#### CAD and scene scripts
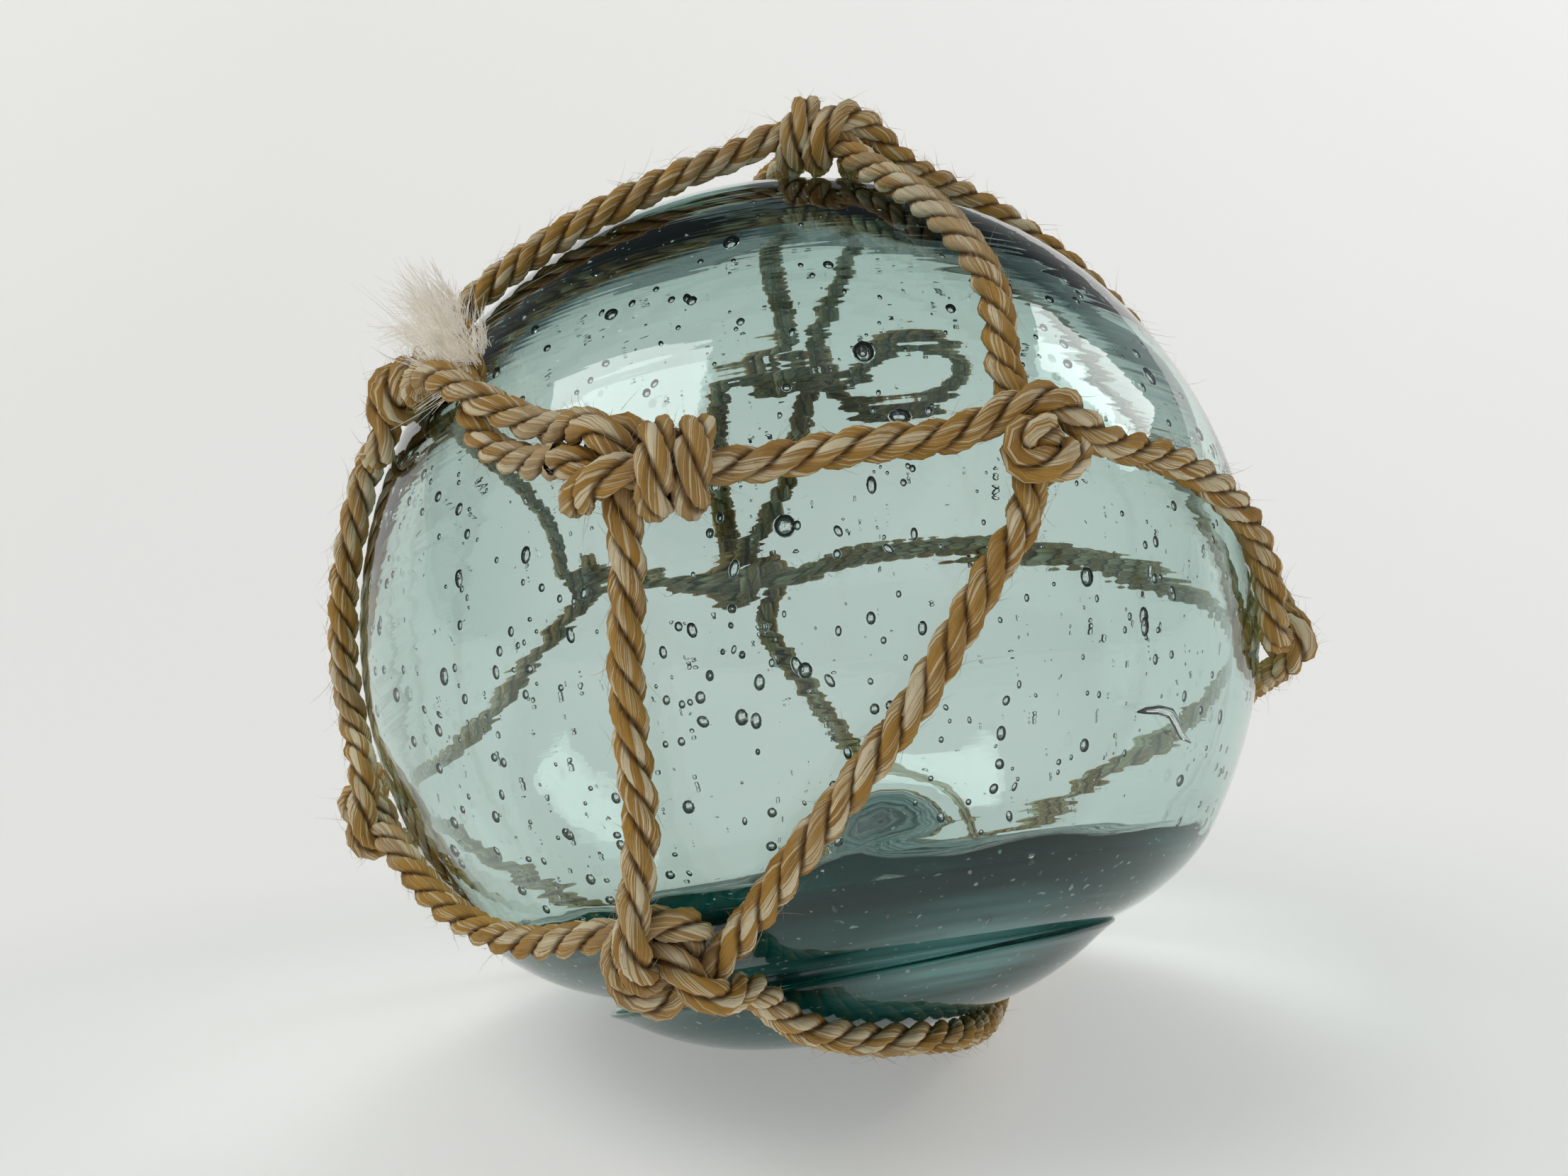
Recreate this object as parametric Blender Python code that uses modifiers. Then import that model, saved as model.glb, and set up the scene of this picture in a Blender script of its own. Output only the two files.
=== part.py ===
"""Small glass fishing float: a blown glass ball with its seal, held in a knotted cord net.

The ball stands on a small flat spot under its seal. The origin is at the middle of that spot,
+Z is up and -Y is the front. Places on the ball are given by a bearing, in degrees to the right
of the front, and a height, in degrees above the ball's middle. Lengths are in metres.
"""

import math

import bmesh
import bpy
from mathutils import Matrix, Vector

# The glass
BALL_RADIUS = 0.047
SEAL_BEARING = 23
SEAL_HEIGHT = -67
SEAL_RADIUS = 0.0252
SEAL_SETBACK = 0.0031
SEAL_DOME = 0.0062
DOME_POWER = 3
LIP_THICKNESS = 0.0009
LIP_OVERHANG = 0.0009
LIP_GROOVE = 0.0002
SEAL_LOBE = 0.0008
LOBE_BEARING = -60
SHOULDER_WIDTH = 0.014
SHOULDER_POWER = 1.6
FLAT_SPOT_RADIUS = 0.006

# The cord
CORD_DIAMETER = 0.003
CLEARANCE = 0.0003
CORD_STEP = 2.6
TIGHT_CORD_STEP = 1.4
TIGHT_CORDS = ("spare_cord_back", "spare_loop_back")
KNOT_REACH = 1.75
KNOT_GAP = 0.0008
KNOT_HALF_HEIGHT = 1.05

# Facets
BALL_SIDES = 40
BALL_RINGS = 13
SHOULDER_RINGS = 3
DOME_RINGS = 4
CORD_BEVEL = 2
KNOT_BEVEL = 1

# Each knot: bearing and height on the ball, its size against an ordinary knot, and the turn of its collar
KNOTS = {
    "knot_top": (8, 78, 1.1, 20),
    "knot_front_right": (22, 24, 1.0, 90),
    "knot_front_left": (-16, 21, 1.25, 75),
    "knot_left": (-73, 31, 1.0, 60),
    "knot_front_low": (-16, -24.5, 1.1, 100),
    "knot_left_low": (-81, -19, 0.95, 40),
    "knot_right": (80, -2.5, 0.95, 110),
    "knot_back_left": (-143, 1, 0.95, 30),
    "knot_back": (-173, 0, 1.1, 80),
    "knot_back_high": (-178, 39, 1.0, 90),
    "knot_back_low": (143, -48, 1.0, 60),
}

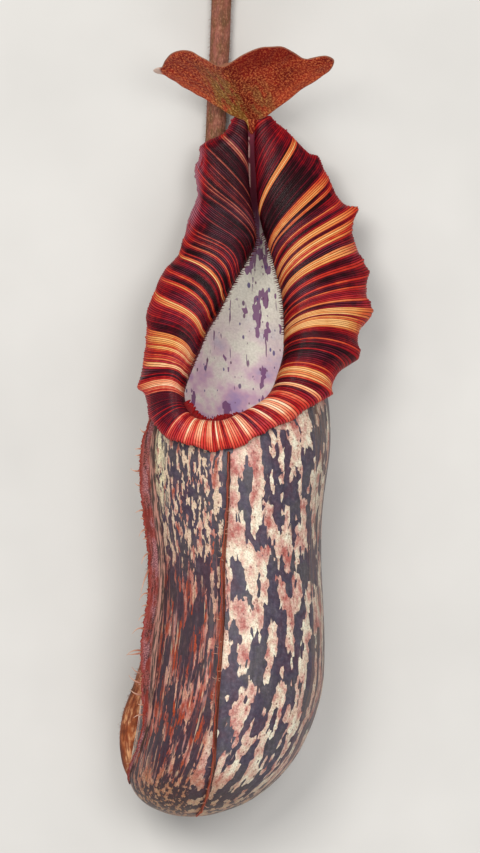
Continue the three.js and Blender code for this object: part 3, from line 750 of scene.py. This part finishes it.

#### Aim of the exercise
Look above and return each line of the records exactly, from the very first through the line with "knotted cord net.", both included.

#### Answer to the task
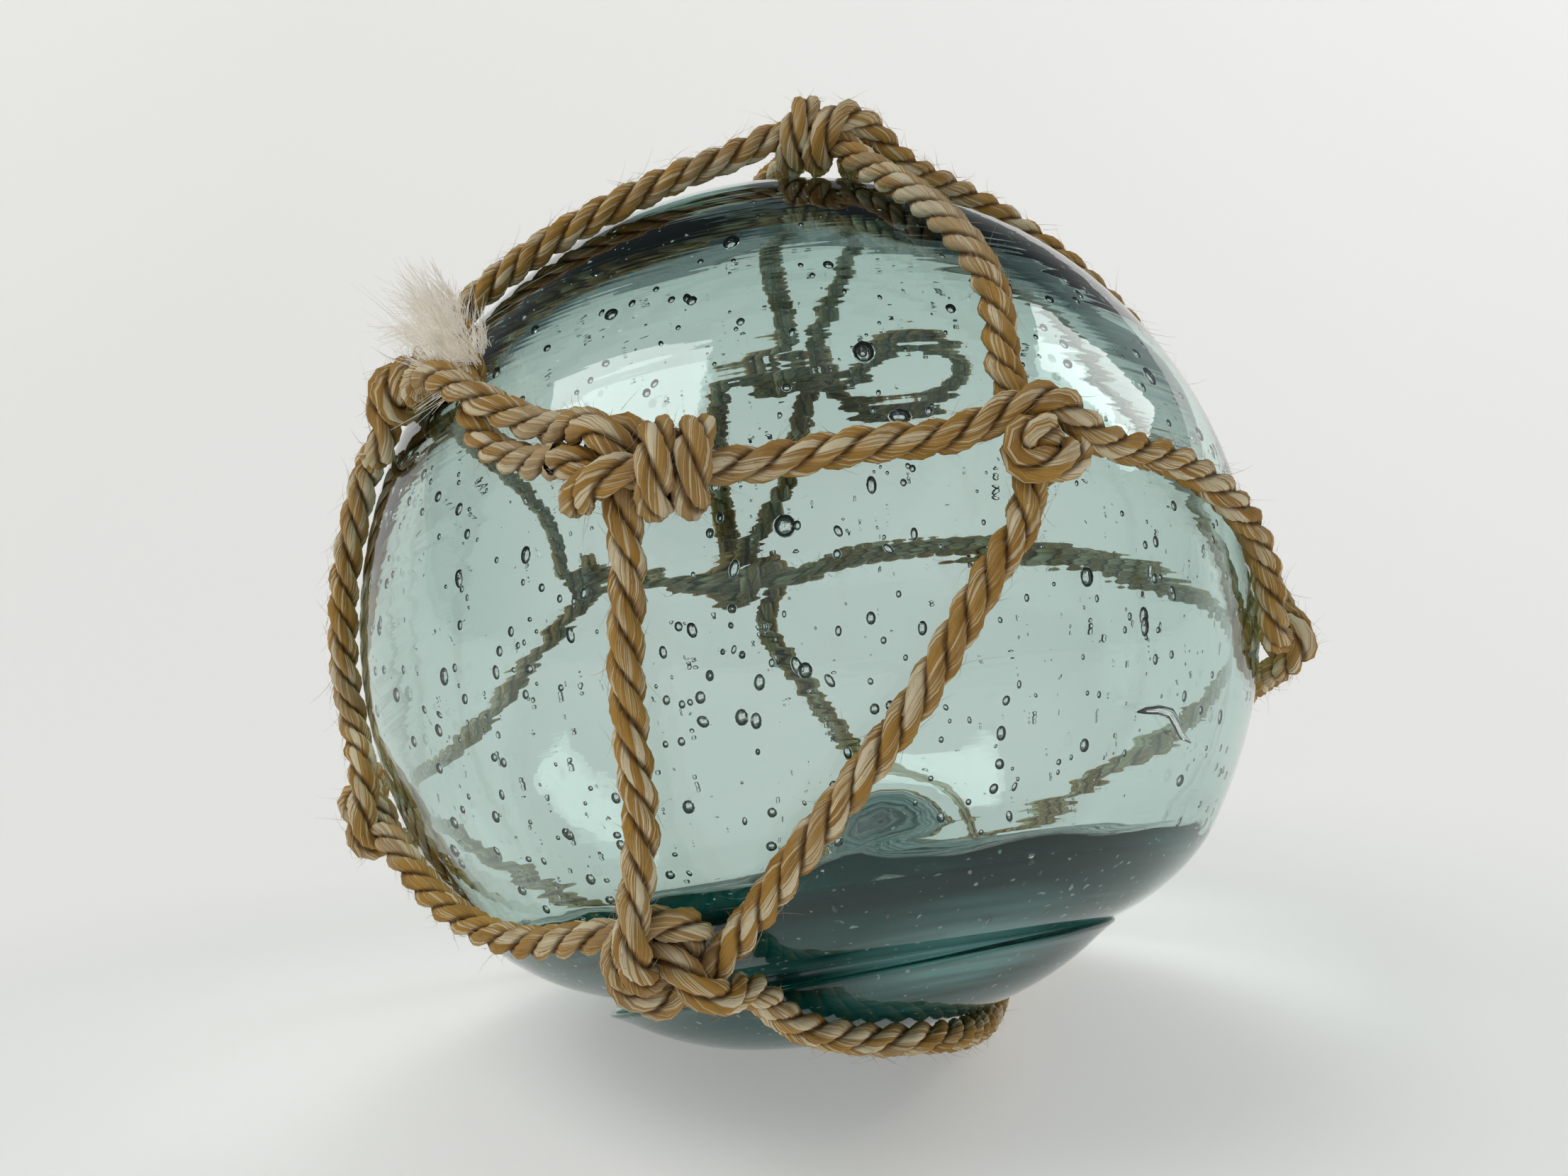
Recreate this object as parametric Blender Python code that uses modifiers. Then import that model, saved as model.glb, and set up the scene of this picture in a Blender script of its own. Output only the two files.
=== part.py ===
"""Small glass fishing float: a blown glass ball with its seal, held in a knotted cord net.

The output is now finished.